KORANIKATARU

子らに語る時々日記

ヘイト話法が暗示する世知辛い雲行き


ヘイトスピーチに見られるような「破壊的言説」が表沙汰となってきたのは2000年代頃からであったと言われる。

それまでは密かに語られることはあったとしても、あのような薄ら寒い言葉が大手振って闊歩するようなことはなかった。

どれだけ強面の街宣車であっても、あそこまで身も蓋もないようなフレーズを連呼することなどなかったはずである。

かつては、たとえヘイト性ある罵詈雑言が発せられたとしても、ユーモアやペーソスといった知性の片鱗がまだ宿っていたように思う。

いまや、ただただ、破壊的。
普通の顔した人々が、獣臭漂うほどの醜悪な言葉を無闇矢鱈わし掴みにして投げつける。

平穏に暮らす日々、そのような情景に触れると、何かが狂っていっているとしか思えない。


モンスターペアレンツやクレイジークレーマーなどが取り沙汰された時期と軌を一つにしているとも思える。

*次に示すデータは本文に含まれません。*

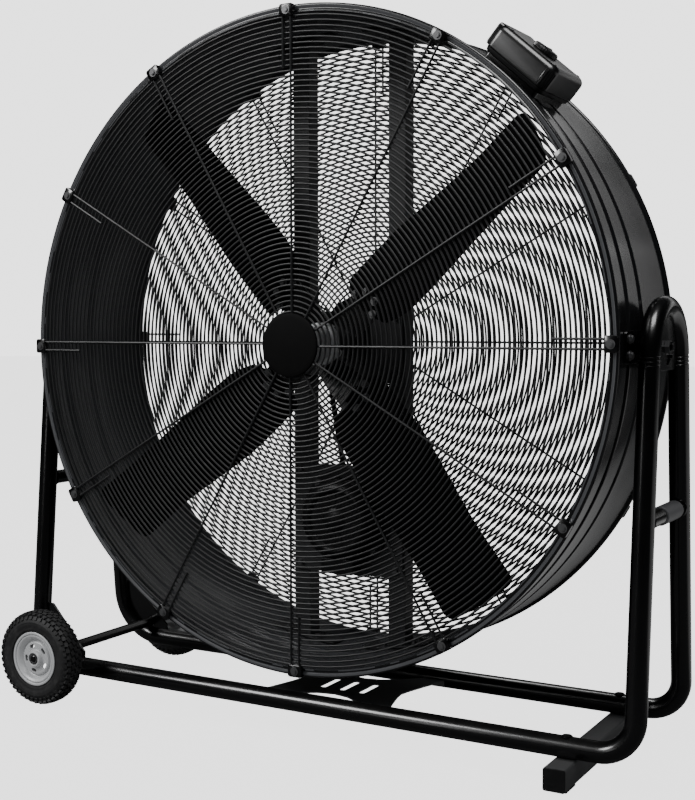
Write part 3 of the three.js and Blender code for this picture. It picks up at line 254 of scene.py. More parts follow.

昭和が終わって日本人が変質し始めた、と捉えるべきことなのかもしれない。

拡大する経済格差、ネットの普及、解体する地域社会、核家族化、様々な要素があいまって、いま、時代が社会に暗い影を落としている、その影からの反作用として激しい恨みの声が鳴り響いている、とどのつまりはそのようなことなのだろうか。


「ヘイト話法」とでも言うべき言葉遣いは、かつては、その筋、それら業界の人間の専売特許のようなものであった。

因縁つけてなんぼの世界で生き抜くにあたっては、日頃から、頭の中であれやこれやシミュレーションし、因縁の腕を磨くシャドーボクシングが欠かせない。
いつだって頭の中は因縁が渦巻いている。

だから事に際して、反射神経的に、声が出る。

虚を突く言い回しでカサにかかり、度肝抜くような非論理をものともせず声を張り上げ、おおよそ非常識な屁理屈で揚げ足を取り続け、一方的な主張を繰り広げていく。

その場で圧倒できれば、それで十分。
相手にどう思われようが関係ない。

一点集中で難癖つけてくる物騒な世界と無縁の素人は何の準備もできてないので、いきなりフルテンションでまくしたてられると、思考停止となるのがオチである。

なにしろ家で女房にどやされてぐうの音も出ない男子が依然として大半を占める国民性である。
呆気に取られ目が点になったまま、下手すればうんうんうなづき、相手の言うまま、あれよあれよ、まともな弁識を失って、カタに嵌められ、謝る必要もないのに謝罪したり土下座したり、卑屈に笑って金を渡したりしてしまう。

人目のつかない街の裏通りでしかお目にかかれなかったそんな話法が、公の場で国旗さえ振られこれみよがし姿を現すようになり、そして、テレビでも流れるようになってしまった。


相手への配慮が先に来るような日本語の奥ゆかしさと人的柔らかさは失われ、日本の亜熱帯化と関係あるのか、高飛車で高圧的、ねっとり蒸し暑いような言葉遣いが市民権を得てそれが常態となっていく。

言葉遣いが人を形作る。

老人や妊婦が席を譲られず、子を乗せたバギーが電車で疎まれ、泣く子が毛嫌いされ舌打ちされるだけでなく、身障者は足蹴にされ、外国人が「害」国人扱いされる。

これが21世紀の日本の社会ということなのだろうか。

いまのところはまだひっそりと生き長らえている良き社会が、ますます肩身狭くなっていく様相だと思わざるをえない。